Local market knowledge is another income driver. Clients want confidence that you understand pricing, buyer behaviour, and what is happening in their area. Agents who know their patch well tend to win more instructions and build stronger reputations.

Training can help speed that process up. If you are new to the sector or moving from another customer-facing role, structured learning in sales, communication, business skills, or property-related topics can make the early stages less overwhelming. Flexible learning options are especially useful for adults balancing study with work or family commitments.

Is estate agency a good career if income is your main goal?

It can be, but only if you are comfortable with performance-based pay and a role that blends sales, service, and resilience.

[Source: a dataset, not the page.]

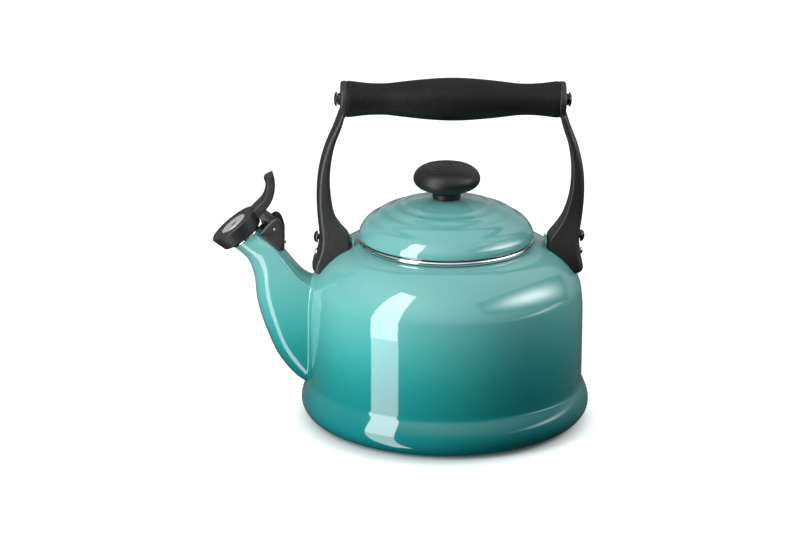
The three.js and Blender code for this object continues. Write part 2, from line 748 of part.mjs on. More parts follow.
/** Block welded on the crown, under the bracket's web. */
function whistleLugForm(grow) {
  const top = outline([
    [-116.2 - grow, 124.4 + grow], [-112.4 + grow, 123.6 + grow],
    [-109.8 + grow, 120.6 + grow], [-109.2 + grow, 117], [-114, 117],
  ]);
  return plate(top, -3.6 - grow, 3.6 + grow);
}

const HOUSING_SCREW = { x: -111.2, z: 122.2, turn: THREE.MathUtils.degToRad(45) };

/** A shape made along +Z, turned square to the spout's crown at the bracket's screw. */
function atHousingScrew(geometry) {
  return geometry.rotateY(HOUSING_SCREW.turn).translate(HOUSING_SCREW.x, 0, HOUSING_SCREW.z);
}

function housingScrewHole() {
  return atHousingScrew(turned([[0, -4], [1.3, -4], [1.3, 1.2], [2.6, 1.2], [2.6, 8], [0, 8]], 12));
}

function housingScrew() {
  return atHousingScrew(turned([[0, -0.6], [1, -0.6], [1, 1.6], [2.2, 1.6], [2.2, 2.6], [0, 3]], 12));
}

function whistleLug() {
  return solid(whistleLugForm(0)).subtract(solid(spoutSkin())).subtract(solid(housingScrewHole()));
}

// ---------------------------------------------------------------- assembly

const kettle = new THREE.Group();
kettle.add(
  piece('body_shell', bodyShell(), ENAMEL),
  piece('base_pan', basePan(), ENAMEL),
  piece('opening_rim', openingRim(), STEEL),
  piece('spout', spout(), ENAMEL),
  piece('spout_rim', tiltedToMouth(spoutBeadProfile(0, 24)), STEEL),
  piece('lid_shell', lidShell(), ENAMEL_LIGHT),
  piece('lid_skirt', lidSkirt(), STEEL),
  piece('knob', knob(), PHENOLIC),
  piece('knob_insert', knobInsert(), BRASS),
  piece('knob_screw', knobScrew(), STEEL),
  piece('knob_washer', knobWasher(), STEEL),
  handle(),
  piece('whistle_cap', whistleCap(), PHENOLIC),
  piece('whistle_plate_outer', whistlePlate(-0.3), ALUMINIUM),
  piece('whistle_plate_inner', whistlePlate(-CAP_DEPTH + 1.3), ALUMINIUM),
  piece('whistle_pin', whistlePin(), STEEL),
  piece('whistle_spring', whistleSpring(), STEEL),
  piece('whistle_housing', whistleHousing(), PHENOLIC),
  piece('whistle_lug', whistleLug(), ENAMEL),
  piece('whistle_housing_screw', housingScrew(), STEEL),
);

export default kettle;
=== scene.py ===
import json
import math

import bmesh
import bpy
from mathutils import Matrix, Vector


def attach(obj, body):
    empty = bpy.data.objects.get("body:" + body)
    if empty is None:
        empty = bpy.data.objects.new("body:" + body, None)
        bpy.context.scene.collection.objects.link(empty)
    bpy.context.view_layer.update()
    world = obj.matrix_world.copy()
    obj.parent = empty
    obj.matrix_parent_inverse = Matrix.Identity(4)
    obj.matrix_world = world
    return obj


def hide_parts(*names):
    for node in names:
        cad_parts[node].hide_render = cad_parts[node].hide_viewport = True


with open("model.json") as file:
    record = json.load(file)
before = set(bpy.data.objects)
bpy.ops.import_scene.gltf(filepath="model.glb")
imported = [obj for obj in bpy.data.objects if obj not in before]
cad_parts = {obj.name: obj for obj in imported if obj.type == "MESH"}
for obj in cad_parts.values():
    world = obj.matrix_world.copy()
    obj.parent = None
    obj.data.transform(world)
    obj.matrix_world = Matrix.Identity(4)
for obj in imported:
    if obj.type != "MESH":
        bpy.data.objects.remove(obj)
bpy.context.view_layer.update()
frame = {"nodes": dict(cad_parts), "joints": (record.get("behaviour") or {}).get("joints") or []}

# Lengths in this script are in millimetres, in the kettle's own frame: +Z up from the hob, the
# spout towards -X. They become metres when a mesh is made.
MM = 0.001

# ------------------------ driving dimensions

JOINTS = {joint["name"]: joint for joint in frame["joints"]}
PIN_X, _, PIN_Z = (v / MM for v in JOINTS["whistle_hinge"]["pos_m"])

SHEET = 1.6                      # enamelled sheet steel
FLAT_R = 83.7                    # flat of the base
BULGE_R, BULGE_Z = 98.0, 12.5    # widest ring
CREASE_Z = 26.8                  # where the bulge meets the wall
WALL_R = 93.2
LEAN_Z = 76.0                    # the wall leans in from here up to the shoulder
SHOULDER_R, SHOULDER_Z = 91.9, 91.7
MOUTH_R, MOUTH_Z = 56.8, 122.5   # top opening
RIM_R, RIM_TOP = 59.4, 126.1     # steel ring on the opening
LID_R, LID_Z, LID_CROWN_Z = 59.2, 127.5, 153.2
SKIRT_R, SKIRT_Z = 54.7, 113.0
KNOB_R, KNOB_WIDEST_Z, KNOB_TOP_Z = 22.6, 167.0, 176.2

GRIP_Z, GRIP_HALF = 222.0, 71.0
EYE_R, EYE_FACE_X = 12.2, 75.4
LEAN, TILT = math.radians(0.65), math.radians(0.35)
HANDLE_PIVOT_Z, HANDLE_SHIFT = 104.0, 1.6
FOOT_SCREW_Z, FOOT_RIVET_Z = 126.4, 115.8

CAP_TILT = math.radians(-38.0)
CAP_X, CAP_Z = -144.1, 136.3     # centre of the whistle cap's face
CAP_DEPTH, CAP_R = 10.8, 18.0
MOUTH_DROP, MOUTH_SHIFT, SPOUT_MOUTH_R = 12.4, 1.0, 10.6

# ------------------------ lines and outlines


def arc(cx, cy, rx, ry, start, end, steps):
    """Points on an elliptic arc, angles in degrees."""
    turns = [math.radians(start + (end - start) * i / steps) for i in range(steps + 1)]
    return [(cx + rx * math.cos(a), cy + ry * math.sin(a)) for a in turns]


def bezier(corners, steps):
    """Points on the cubic Bezier curve of four (x, y) corners."""
    line = []
    for i in range(steps + 1):
        t = i / steps
        weights = ((1 - t) ** 3, 3 * t * (1 - t) ** 2, 3 * t * t * (1 - t), t**3)
        line.append(tuple(sum(w * c[axis] for w, c in zip(weights, corners)) for axis in (0, 1)))
    return line


def softened(line, rounds):
    """The line with its small corners evened out; its two ends stay."""
    for _ in range(rounds):
        inner = [tuple((a + 2 * b + c) / 4 for a, b, c in zip(*three))
                 for three in zip(line[:-2], line[1:-1], line[2:])]
        line = [line[0]] + inner + [line[-1]]
    return line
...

Estate agency suits people who are proactive, organised, and good with people. It is less suited to anyone who wants fully predictable income from day one.

For many career changers, the appeal is clear. There is usually no single rigid route in, progression can be quick for strong performers, and earnings are not always tied to how long you have been in the industry. If you can learn fast, communicate well, and stay consistent, there is genuine scope to grow.

That is also why upskilling matters. Whether you are starting from scratch or looking to move into a more client-facing role, relevant training can help you build confidence faster and improve employability. For learners who want a flexible route into stronger career opportunities, platforms such as Skill Touch reflect the wider shift towards accessible, self-paced development that fits around real life.

So, how much can I earn as an estate agent? Enough to make it a worthwhile career for the right person, but not without effort, patience, and skill. The real opportunity is not just in the starting salary. It is in how far your earnings can grow once you know the market, understand clients, and keep improving the way you work.